Od czasu do czasu warto napić się dobrego piwa i nie żałować pieniędzy. Zresztą slogan ze strony browaru mówi wiele: Życie jest zbyt krótkie, by pić tanie piwa. Cieszę się, że takie delicjum wpadło mi w ręce. Dwie rzeczy w tym lagerze wydają mi się fenomenalne: pierwsze z nim zetknięcie w postaci aromatu i idealnie zrównoważona goryczka w posmaku, kiedy smak piwa powolutku zanika. Po wpisie codera miałem wątpliwości czy aby w zapachu nie należałoby doszukiwać się jakichś wad. Wszak mamy do czynienia z lagerem. Ale za bardzo mi to wszystko wydawało się idealne, by mogło coś być wadą. Na szczęście browar zdradza z jakich komponentów składa się Mahrowe piwo. A wśród nich znajduje się chmiel Hallertauer Perle. Czułem, że to jest klucz do tego piwa. Rzeczywiście rzut oka na właściwości potwierdza przypuszczenia - to ten chmiel odpowiada za idealną kompozycję smakową. Takie właśnie jest to piwo:
Kolor - Bursztynowy, mętny.
Piana - Obfita, dość gęsta, średnio trwała.
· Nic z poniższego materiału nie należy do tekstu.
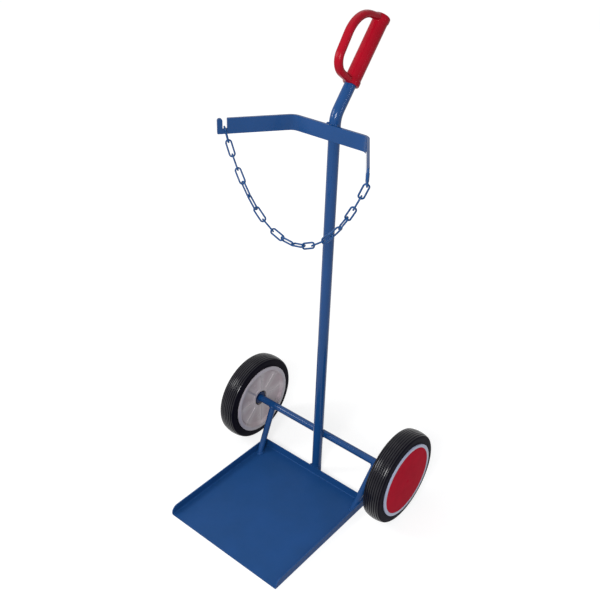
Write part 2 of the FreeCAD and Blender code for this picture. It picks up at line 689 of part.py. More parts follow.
    # Roller cage: a ring with one window for each roller
    body = wheel_body("roller_cage")
    middle = "((barrel_out + %s) / 2)" % WELL
    cage_half = "((barrel_out - %s) / 2 - end_gap)" % WELL
    cage_r = "(axle_dia / 2 + roller_dia / 2 + roller_fit)"
    revolve(body, "cage_section", [
        ("%s - %s" % (middle, cage_half), cage_r + " - cage_wall / 2"),
        ("%s + %s" % (middle, cage_half), cage_r + " - cage_wall / 2"),
        ("%s + %s" % (middle, cage_half), cage_r + " + cage_wall / 2"),
        ("%s - %s" % (middle, cage_half), cage_r + " + cage_wall / 2")])
    sketch = sketch_on(body, "XY_Plane", "window_outline")
    window = "(roller_length / 2 + roller_fit)"
    wide = "(roller_dia / 2 + roller_fit)"
    outline(sketch, [("%s - %s" % (middle, window), "-" + wide), ("%s + %s" % (middle, window), "-" + wide),
                     ("%s + %s" % (middle, window), wide), ("%s - %s" % (middle, window), wide)])
    window = feature(body, "Pocket", "window", Profile=sketch, Reversed=True, Length="axle_dia")
    doc.recompute()
    windows = feature(body, "PolarPattern", "windows", Originals=[window], Angle=360.0,
                      Occurrences="roller_count")
    windows.Axis = ([item for item in body.Origin.OriginFeatures if item.Role == "X_Axis"][0], [""])
    body.Tip = windows
    doc.recompute()

    # Rollers: one for each window
    rollers = []
    for i in range(int(size("roller_count"))):
        roller = doc.addObject("Part::Cylinder", "roller_%s_%d" % (suffix, i + 1))
        roller.setExpression("Radius", expand("roller_dia / 2"))
        roller.setExpression("Height", expand("roller_length"))
        turn = "(360 * %d / roller_count)" % i
        set_place(roller, "%d * (wheel_half_track + %s) - roller_length / 2" % (hand, middle),
                  "%s - %s * sin(%s)" % (AXLE_Y, cage_r, turn),
                  "%s + %s * cos(%s)" % (WHEEL_RADIUS, cage_r, turn), axis=(0, 1, 0), angle="90")
        rollers.append(roller)
    group = doc.addObject("Part::Compound", "bearing_rollers_" + suffix)
    group.Label = "bearing_rollers_" + suffix
    group.Links = rollers
    PARTS.append(group)

    # Axle collar, welded to the axle in the hub's well
    body = wheel_body("axle_collar")
    near_end = "(%s - end_gap)" % WELL
    revolve(body, "collar_section", [
        (near_end, "axle_dia / 2"), (near_end, "collar_dia / 2"),
        (near_end + " - collar_width", "collar_dia / 2"), (near_end + " - collar_width", "axle_dia / 2")])

    # Washer beyond the hub
    body = wheel_body("axle_washer")
    revolve(body, "washer_section", [
        ("barrel_out + washer_fit", "axle_dia / 2 + washer_fit"),
        ("barrel_out + washer_fit", "washer_dia / 2"),
        ("barrel_out + washer_fit + washer_thick", "washer_dia / 2"),
        ("barrel_out + washer_fit + washer_thick", "axle_dia / 2 + washer_fit")])

    # Split pin through the axle: a round shank, an eye above and two spread tails below
    pin_x = "(%d * %s)" % (hand, pin_at)
    shank = doc.addObject("Part::Cylinder", "pin_shank_" + suffix)
    shank.setExpression("Radius", expand("pin_dia / 2"))
    shank.setExpression("Height", expand("axle_dia + 2 * pin_dia"))
    set_place(shank, pin_x, AXLE_Y, WHEEL_RADIUS + " - axle_dia / 2 - pin_dia")
    eye = doc.addObject("Part::Torus", "pin_eye_" + suffix)
    eye.setExpression("Radius1", expand("pin_eye - pin_dia / 4"))
    eye.setExpression("Radius2", expand("pin_dia / 2"))
    set_place(eye, pin_x, AXLE_Y, WHEEL_RADIUS + " + axle_dia / 2 + pin_dia / 2 + pin_eye",
              axis=(0, 1, 0), angle="90")
    tails = []
    for name, way in (("front", "-50"), ("rear", "50")):
        tail = doc.addObject("Part::Cylinder", "pin_tail_%s_%s" % (name, suffix))
        tail.setExpression("Radius", expand("pin_dia / 2 - 0.2"))
        tail.setExpression("Height", expand("2.5 * pin_dia"))
        set_place(tail, pin_x, AXLE_Y, WHEEL_RADIUS + " - axle_dia / 2 - pin_dia",
                  axis=(1, 0, 0), angle="180 + " + way)
        tails.append(tail)
    pin = doc.addObject("Part::MultiFuse", "split_pin_" + suffix)
    pin.Label = "split_pin_" + suffix
    pin.Shapes = [shank, eye] + tails
    PARTS.append(pin)
    doc.recompute()

# Chain: the first link rides in the hook slot and leans along the bar, the last is welded
# upright to the right tip, and the links between them hang in balance

# Turn of each free link about its own length, from the left
ROLLS = [38, 128, 38, 100, 160, 40, 132, 44, 112, 2, 75, 177, 74, 148, 41, 112, 24, 124]


def solve(low, high, test):
    """Value between two bounds at which a falling test changes sign."""
    for _ in range(60):
        middle = (low + high) / 2
        if test(middle) > 0:
            low = middle
        else:
            high = middle
    return (low + high) / 2


def hang(start, finish, count, step):
    """Joints of equal rigid links that hang between two points."""
    flat = math.hypot(finish.x - start.x, finish.y - start.y)
    rise = finish.z - start.z
    across = V(finish.x - start.x, finish.y - start.y, 0) / flat

    def slopes(pull):
        def miss(c):
            return step * sum(math.sin(math.atan((k - c) / pull)) for k in range(count)) - rise

        lowest = solve(-count, 2 * count, miss)
        return [math.atan((k - lowest) / pull) for k in range(count)]

    pull = solve(1 / count, count * count, lambda p: flat - step * sum(math.cos(a) for a in slopes(p)))
    joints = [start]
    for slope in slopes(pull):
        joints.append(joints[-1] + across * (step * math.cos(slope)) + V(0, 0, step * math.sin(slope)))
    return joints


pitch = size("link_pitch")
wire = size("link_wire")
ease = size("link_slack") / 2
bend = (size("link_width") - wire) / 2
thick = size("bar_thick")
up = V(0, 0, 1)

# The first link bears on both edges of the slot floor, so its crown stands above it
crown = (bend - wire / 2) - math.sqrt((bend - wire / 2) ** 2 - (thick / 2) ** 2)
slot_mid = size("hook_finger") + size("slot_width") / 2
hook = (tip + inward * slot_mid - facing * (thick / 2)
        + up * (bar_top - size("slot_depth") + crown + 2 * ease))
lean = math.radians(size("hook_lean"))
hook_end = hook + inward * (pitch * math.sin(lean)) - up * (pitch * math.cos(lean))
arm = V(-inward.x, inward.y, 0) * -1
weld = V(-tip.x, tip.y, 0) - V(-facing.x, facing.y, 0) * (thick / 2) + arm * (bend + wire / 2)
anchor_low = weld + up * (bar_low - size("anchor_drop") + wire + ease)
anchor_high = anchor_low + up * pitch
joints = [hook] + hang(hook_end, anchor_low, len(ROLLS), pitch) + [anchor_high]
cross = (anchor_low - hook_end).cross(up).normalize() * -1

for i in range(len(joints) - 1):
    body = new_body("chain_link_%02d" % (i + 1))
    path = sketch_on(body, "XZ_Plane", "link_path")
    wide = "((link_width - link_wire) / 2)"
    leg = "((link_pitch + link_slack - link_width) / 2 + link_wire)"
    x = number(body, wide)
    z = number(body, leg)
    runs = [(x, 0, x, z), (-x, z, -x, -z), (x, -z, x, 0)]
    for x0, z0, x1, z1 in runs:
        path.addGeometry(Part.LineSegment(V(x0, z0, 0), V(x1, z1, 0)))
    path.addGeometry(Part.ArcOfCircle(Part.Circle(V(0, z, 0), V(0, 0, 1), x), 0, math.pi))
    path.addGeometry(Part.ArcOfCircle(Part.Circle(V(0, -z, 0), V(0, 0, 1), x), math.pi, 2 * math.pi))
    for first, second in (((0, 2), (3, 1)), ((3, 2), (1, 1)), ((1, 2), (4, 1)), ((4, 2), (2, 1)),
                          ((2, 2), (0, 1))):
        path.addConstraint(Sketcher.Constraint("Coincident", *first, *second))
    hold_point(path, 0, 1, wide, "0")
    hold_point(path, 0, 2, wide, leg)
    hold_point(path, 1, 1, "-" + wide, leg)
    hold_point(path, 1, 2, "-" + wide, "-" + leg)
    hold_point(path, 2, 1, wide, "-" + leg)
    hold(path, "DistanceY", leg, -1, 1, 3, 3)
    hold(path, "DistanceY", "-" + leg, -1, 1, 4, 3)
    ring = sketch_on(body, "XY_Plane", "link_section")
    circle(ring, wide, "0", "link_wire")
    feature(body, "AdditivePipe", "link", Profile=ring, Spine=path)
    length = joints[i + 1] - joints[i]
    if i == 0:
        width = facing
    elif i == len(joints) - 2:
        width = arm
    else:
        roll = math.radians(ROLLS[i - 1])
        width = cross * math.cos(roll) + length.cross(cross).normalize() * math.sin(roll)
    body.Placement = Place((joints[i] + joints[i + 1]) / 2, Turn(width, V(), length, "ZXY"))
    PARTS.append(body)
doc.recompute()

# Every object is sound, and every piece is a valid solid of its own

for item in doc.Objects:
    if "Invalid" in item.State or "Error" in item.State:
        raise RuntimeError("%s failed: %s" % (item.Name, item.State))
for item in PARTS:
    shape = item.Shape
    if shape.isNull() or not shape.isValid() or shape.Volume <= 0:
        raise RuntimeError(item.Label + " is not a valid solid")

os.makedirs("parts", exist_ok=True)
for item in PARTS:
    item.Shape.exportStep("parts/%s.step" % item.Label)
    box = item.Shape.BoundBox
    print("%-20s solids %d volume %9.0f  x %8.2f %8.2f  y %8.2f %8.2f  z %8.2f %8.2f" % (
        item.Label, len(item.Shape.Solids), item.Shape.Volume,
        box.XMin, box.XMax, box.YMin, box.YMax, box.ZMin, box.ZMax))
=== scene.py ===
import json
import math

import bmesh
import bpy
from bpy.props import FloatProperty, FloatVectorProperty, IntProperty, PointerProperty
from mathutils import Matrix, Vector


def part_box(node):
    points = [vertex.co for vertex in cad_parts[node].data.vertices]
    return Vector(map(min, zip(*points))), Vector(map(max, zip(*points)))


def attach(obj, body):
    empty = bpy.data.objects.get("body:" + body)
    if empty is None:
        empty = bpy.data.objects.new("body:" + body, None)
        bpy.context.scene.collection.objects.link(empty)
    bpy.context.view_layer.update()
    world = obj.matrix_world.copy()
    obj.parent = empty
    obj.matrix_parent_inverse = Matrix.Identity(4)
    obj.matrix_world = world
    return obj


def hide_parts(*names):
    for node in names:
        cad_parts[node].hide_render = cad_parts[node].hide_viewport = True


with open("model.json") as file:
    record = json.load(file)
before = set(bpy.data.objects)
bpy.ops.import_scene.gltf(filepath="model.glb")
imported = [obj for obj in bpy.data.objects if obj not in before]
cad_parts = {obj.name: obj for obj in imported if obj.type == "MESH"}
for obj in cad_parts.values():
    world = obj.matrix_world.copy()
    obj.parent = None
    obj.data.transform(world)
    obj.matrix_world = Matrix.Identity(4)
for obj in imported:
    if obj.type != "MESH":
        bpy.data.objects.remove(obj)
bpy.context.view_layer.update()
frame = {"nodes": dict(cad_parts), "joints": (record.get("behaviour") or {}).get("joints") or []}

bl_info = {
    "name": "Gas cylinder trolley",
    "version": (1, 0, 0),
    "blender": (4, 5, 0),
    "location": "3D View > Sidebar > Trolley",
    "description": "Finishes, tyres, welds and studio for a gas cylinder trolley",
    "category": "Object",
}

MM = 0.001
NODES = frame["nodes"]
WHEELS = {joint["child"]: Vector(joint["pos_m"]) for joint in frame["joints"]
          if joint["child"].startswith("wheel_")}


def linear(code):
    """Linear light of an sRGB hex colour."""
    parts = [int(code[i:i + 2], 16) / 255 for i in (0, 2, 4)]
    return [p / 12.92 if p <= 0.04045 else ((p + 0.055) / 1.055) ** 2.4 for p in parts]


# Settings that a user would change


def colour(name, code, description):
    return FloatVectorProperty(name=name, description=description, subtype="COLOR", size=3,
                               min=0, max=1, default=linear(code))


def length(name, millimetres, description):
    return FloatProperty(name=name, description=description, unit="LENGTH", min=0,
                         default=millimetres * MM)


def angle(name, degrees, description):
    return FloatProperty(name=name, description=description, subtype="ANGLE",
                         default=math.radians(degrees))


def power(name, watts, description):
    return FloatProperty(name=name, description=description, unit="POWER", min=0, default=watts)


class TrolleyColours(bpy.types.PropertyGroup):
    coat: colour("Powder coat", "134279", "Blue of the steel frame")
    coat_deep: colour("Powder coat, deep", "103E71", "Blue where the coat lies thicker")
    grip: colour("Grip", "A20D22", "Red of the moulded handle grip")
    cap: colour("Hub cap", "BE122E", "Red of the hub caps")
    hub: colour("Hub", "B5ACAF", "Grey of the moulded hubs' arms")
    hub_flow: colour("Hub, panels", "A6989D", "Warmer grey of the thin panels between the arms")
    # The outer lips' bluish tint is a painted reflection of the bluish side lamp
    lip: colour("Rim lip, outer", "A3ACC6", "Grey of the rim's lip round the cap, tinted with a painted bluish reflection")
    lip_back: colour("Rim lip, inner", "ACA6AE", "Grey of the rim's lip on the axle's side")
    # The near black round the axle collar is painted shade in the hubs' deep recess
    shade_in_well: colour("Collar well", "151318", "Painted shade in the recess round the axle collar")
    chain: colour("Chain lacquer", "114479", "Blue of the dipped chain")
    # The collars' darker blue is painted shade of the hubs' recess; grease only dulls their gloss
    greased_in_shade: colour("Coat, greased and in painted shade", "0A2348", "Blue of the collars inside the hubs")
    tyre: colour("Tyre", "080710", "Black of the tyre rubber")
    zinc: colour("Zinc plate", "B9BCC2", "Bright zinc on washers and split pins")
    nylon: colour("Roller cage", "C9C4B4", "Natural nylon of the roller cages")
    steel: colour("Bearing steel", "C4C2BF", "Ground steel of rollers and sleeves")


class TrolleyTyres(bpy.types.PropertyGroup):
    width: length("Width", 50, "Tyre width across the sidewalls")
    section: length("Section", 31, "Rubber from the seat to the tread's crown")
    crown: length("Crown", 70, "Radius of the tread across the tyre")
    shoulder: length("Shoulder", 5.2, "How far the shoulder's round reaches along the tread")
    groove: length("Groove", 2, "Width of one tread groove")
    depth: length("Depth", 1.5, "Depth of one tread groove")
    round: length("Round", 0.8, "Round on the edges of a rib")
    pitch: length("Pitch", 6.2, "Distance from groove to groove")
    grooves: IntProperty(name="Grooves", description="Grooves round the tread", default=7, min=1)
    steps: IntProperty(name="Steps", description="Facets round the tyre", default=180, min=24)


class TrolleyWelds(bpy.types.PropertyGroup):
    width: length("Width", 8, "Width of a fillet weld on tube and plate")
    fine: length("Fine width", 4, "Width of the tack on the last chain link")
    ripple: length("Ripple", 2.6, "Distance from ripple to ripple")
    sheet: length("Sheet", 3, "Thickness of the load plate under the struts")
    strut_width: length("Strut", 17, "Width of a strut")
    strut_head: length("Strut head", 180, "Distance of a strut's head from the middle")
    strut_foot: length("Strut foot", 167, "Distance of a strut's foot from the middle")
    strut_ahead: length("Strut foot, back", 145, "Distance of a strut's foot behind the middle")
    relief: FloatProperty(name="Relief", description="Height of a ripple as a share of the width",
                          default=0.06, min=0, max=0.5)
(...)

Zapach - Średnio intensywny, słodowy, lekko owocowy, delikatne nuty chmielu i drożdży.
Smak - Przyjemne słodowo drożdżowe tło, goryczka wyraźna ale nie przesadzona, do tego leciutki winno kwasowy posmak. Całość świetnie zbalansowana, błyskawicznie znika z kufla.
Wyscenie - Dość niskie.
Opakowanie - Niezmienione od ostatniego zdjęcia.
Kupione w Piwonii za 6,50 zł.
Bardzo smaczne i pijalne piwo, życzyłbym sobie by kiedyś pojawiło się z kija w Warszawie.
Nie mam problemu z alkoholem. Mam problem z pieniędzmi na alkohol.